GIVEN REQUEST:
From the listing below, copy only the lines running from the line that contains "DOME_ROWS, felt, cave)" to the line that contains "bpy.context.view_layer.update()", both included.

DATA SEGMENT:
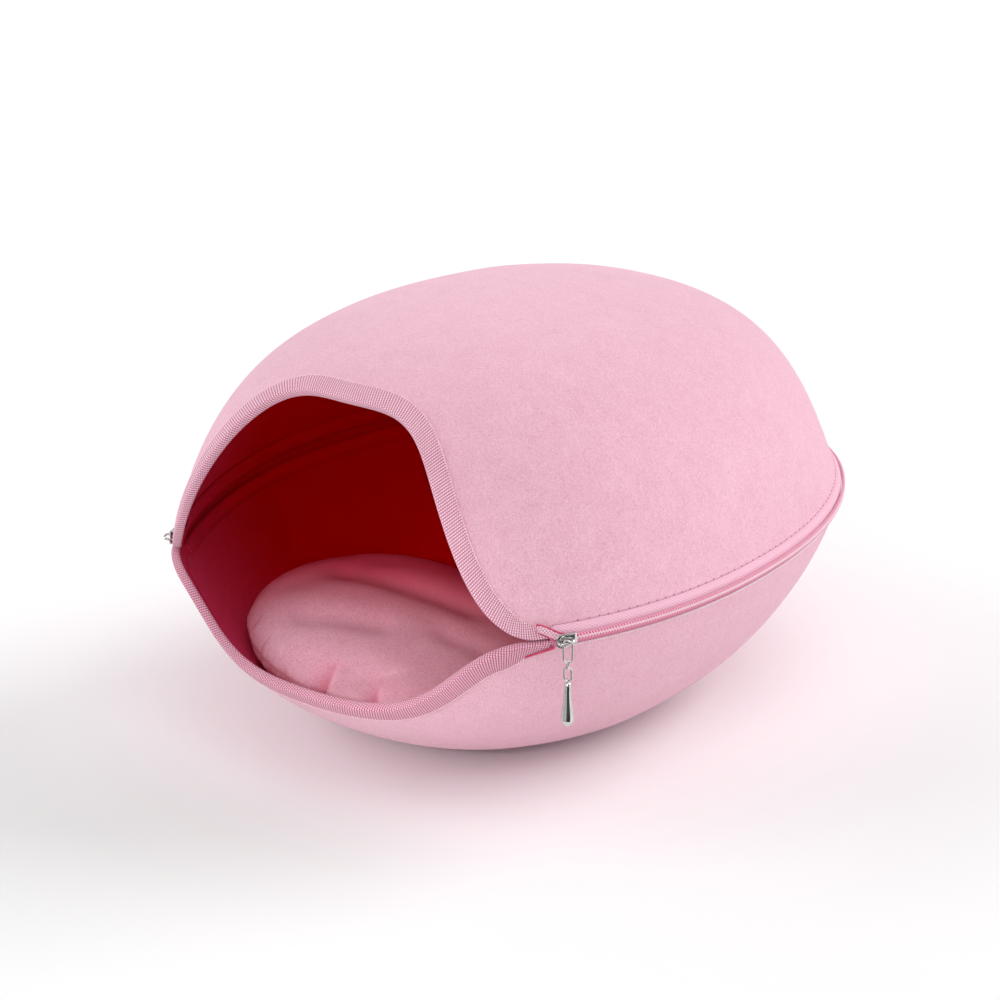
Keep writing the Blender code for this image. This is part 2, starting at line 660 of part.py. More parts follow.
def cushion(paint, collection):
    """A round pillow with a crowned top, leaning on the left wall, whose rim is drawn in by tucks."""
    columns, layers = TUCK_COLUMNS * CUSHION_TUCKS, CUSHION_LAYERS
    azimuth = np.arange(columns) * 2 * math.pi / columns
    height = np.linspace(-math.pi / 2, math.pi / 2, 2 * layers + 1)[1:-1, None]
    radial = np.abs(np.cos(height)) ** (2 / CUSHION_SQUARE)
    share = np.sin(height)
    tuck = (0.5 + 0.5 * np.cos(CUSHION_TUCKS * azimuth)) ** 3 * TUCK_DEPTH
    near_rim = np.clip((radial - TUCK_START) / (1 - TUCK_START), 0, 1)
    reach = CUSHION_RADIUS * radial - tuck * near_rim
    x = CUSHION_MIDDLE[0] + reach * np.cos(azimuth)
    y = CUSHION_MIDDLE[1] + reach * np.sin(azimuth)
    under, upright = felt_under(x, y)
    clear = CUSHION_CLEAR * np.clip((1 - upright) / WALL_UPRIGHT, 0.1, 1)
    lowest = under + GAP + clear / upright
    tilt = -CUSHION_TILT * (x - CUSHION_MIDDLE[0])
    edge = np.maximum(CUSHION_EDGE + tilt, lowest[layers - 1] + CUSHION_LEAST)
    top = edge + (CUSHION_CROWN + tilt - edge) * share
    z = np.maximum(np.where(share > 0, top, edge + (edge - FELT) * share), lowest)
    floor = FELT + 2 * GAP
    poles = [(*CUSHION_MIDDLE, floor), (*CUSHION_MIDDLE, CUSHION_CROWN)]
    sheet = np.stack([x, y, z], -1)
    points = np.concatenate([sheet.reshape(-1, 3), poles])
    faces = split(points, grid_faces(len(sheet), columns, True))
    faces += fan(np.arange(columns), len(points) - 2, True)
    last = (len(sheet) - 1) * columns
    faces += fan(np.arange(last, last + columns), len(points) - 1, False)
    return add_mesh("cushion", points, faces, paint, collection)


# ---------------------------------------------------------------- assembly


def main():
    for old in list(bpy.data.objects):
        bpy.data.objects.remove(old)
    cave = bpy.data.collections.new("felt_cat_cave")
    helpers = bpy.data.collections.new("cutters")
    bpy.context.scene.collection.children.link(cave)
    bpy.context.scene.collection.children.link(helpers)

    felt = material("felt", (0.90, 0.52, 0.64), 0.95)
    webbing = material("webbing", (0.84, 0.42, 0.55), 0.85)
    nylon = material("nylon_coil", (0.78, 0.25, 0.42), 0.45)
    chrome = material("chrome", (0.80, 0.80, 0.80), 0.12, 1.0)
    fleece = material("fleece", (0.80, 0.40, 0.50), 0.95)

    felt_shell("upper_shell", DOME, ARCH, DOME_ROWS, felt, cave)
    felt_shell("lower_shell", BOWL, LIP, BOWL_ROWS, felt, cave)
    mouth_binding("upper_mouth_binding", DOME, ARCH, webbing, cave)
    mouth_binding("lower_mouth_binding", BOWL, LIP, webbing, cave)
    zip_tape("upper_zip_tape", DOME, webbing, cave)
    zip_tape("lower_zip_tape", BOWL, webbing, cave)
    zip_coil("upper_zip_coil", DOME, nylon, cave)
    zip_coil("lower_zip_coil", BOWL, nylon, cave)
    zip_slider("zip_slider_right", 1, SLIDER_DROOP, chrome, cave, helpers)
    zip_slider("zip_slider_left", -1, 0.0, chrome, cave, helpers)
    zip_pull(chrome, cave, helpers)
    cushion(fleece, cave)


main()
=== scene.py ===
"""The felt cat cave, dressed: felt walls, woven mouth tape, zip with its coil, metal pull and cushion.

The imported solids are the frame. The shells' plan, profile, settled places and mouth edges are the
formulas of the part's own source, so every piece here lies where its solid lies. Lengths are in
metres. Angles around the cave run counterclockwise seen from above, from the mouth's middle.
"""

import math
from collections import namedtuple

import bpy
import numpy as np
from mathutils import Matrix, Vector


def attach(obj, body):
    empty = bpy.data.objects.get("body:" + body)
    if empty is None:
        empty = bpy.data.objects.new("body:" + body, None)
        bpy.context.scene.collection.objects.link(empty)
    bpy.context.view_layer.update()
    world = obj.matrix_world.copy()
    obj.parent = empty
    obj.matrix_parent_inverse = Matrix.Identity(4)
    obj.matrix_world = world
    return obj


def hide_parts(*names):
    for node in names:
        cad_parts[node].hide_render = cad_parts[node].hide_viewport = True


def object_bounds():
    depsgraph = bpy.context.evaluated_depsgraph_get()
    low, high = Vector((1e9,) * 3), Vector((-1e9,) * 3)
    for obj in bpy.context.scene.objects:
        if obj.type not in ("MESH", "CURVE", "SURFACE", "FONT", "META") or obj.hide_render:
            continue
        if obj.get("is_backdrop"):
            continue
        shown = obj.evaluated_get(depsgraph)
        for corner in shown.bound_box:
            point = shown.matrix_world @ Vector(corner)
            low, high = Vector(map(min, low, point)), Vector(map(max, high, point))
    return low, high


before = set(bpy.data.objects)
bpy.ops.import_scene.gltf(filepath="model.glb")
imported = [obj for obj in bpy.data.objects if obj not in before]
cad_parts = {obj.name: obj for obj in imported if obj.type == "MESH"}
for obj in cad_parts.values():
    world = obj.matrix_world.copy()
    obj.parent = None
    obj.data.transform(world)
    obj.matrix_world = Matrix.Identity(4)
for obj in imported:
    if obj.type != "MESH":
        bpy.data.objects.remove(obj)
cad_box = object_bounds()

# ---------------------------------------------------------------- sizes shared with the solids

GAP = 0.0003  # between pieces that touch
SEAM_HEIGHT = 0.120  # zip above the floor
HALF_LENGTH = 0.240  # seam ridge, middle to back
HALF_WIDTH = 0.183  # seam ridge, middle to side
PLAN_POWER = 2.16  # superellipse exponent of the plan
EGG_TAPER = 0.053  # share by which the plan is wider at the mouth and narrower at the back
FELT = 0.0034  # wall thickness of both shells

# One row for each shell. rise: +1 builds up from the seam, -1 down. rim: from the seam to the
# felt's edge. reach: from the seam to the crown or base. rim_scale: plan scale of the felt's edge.
# lean and shoulder: the first Bezier handle's scale and height share. broad: the second handle's
# scale. flat: plan scale where the profile ends. tip: how far the end is set towards the mouth.
Shell = namedtuple("Shell", "rise rim reach rim_scale lean shoulder broad flat tip")
DOME = Shell(1, 0.0065, 0.139, 0.974, 0.876, 0.51, 0.77, 0.0, 0.007)
BOWL = Shell(-1, 0.0058, 0.120, 0.985, 0.916, 0.49, 0.66, 0.31, 0.0)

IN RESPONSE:
    felt_shell("upper_shell", DOME, ARCH, DOME_ROWS, felt, cave)
    felt_shell("lower_shell", BOWL, LIP, BOWL_ROWS, felt, cave)
    mouth_binding("upper_mouth_binding", DOME, ARCH, webbing, cave)
    mouth_binding("lower_mouth_binding", BOWL, LIP, webbing, cave)
    zip_tape("upper_zip_tape", DOME, webbing, cave)
    zip_tape("lower_zip_tape", BOWL, webbing, cave)
    zip_coil("upper_zip_coil", DOME, nylon, cave)
    zip_coil("lower_zip_coil", BOWL, nylon, cave)
    zip_slider("zip_slider_right", 1, SLIDER_DROOP, chrome, cave, helpers)
    zip_slider("zip_slider_left", -1, 0.0, chrome, cave, helpers)
    zip_pull(chrome, cave, helpers)
    cushion(fleece, cave)


main()
=== scene.py ===
"""The felt cat cave, dressed: felt walls, woven mouth tape, zip with its coil, metal pull and cushion.

The imported solids are the frame. The shells' plan, profile, settled places and mouth edges are the
formulas of the part's own source, so every piece here lies where its solid lies. Lengths are in
metres. Angles around the cave run counterclockwise seen from above, from the mouth's middle.
"""

import math
from collections import namedtuple

import bpy
import numpy as np
from mathutils import Matrix, Vector


def attach(obj, body):
    empty = bpy.data.objects.get("body:" + body)
    if empty is None:
        empty = bpy.data.objects.new("body:" + body, None)
        bpy.context.scene.collection.objects.link(empty)
    bpy.context.view_layer.update()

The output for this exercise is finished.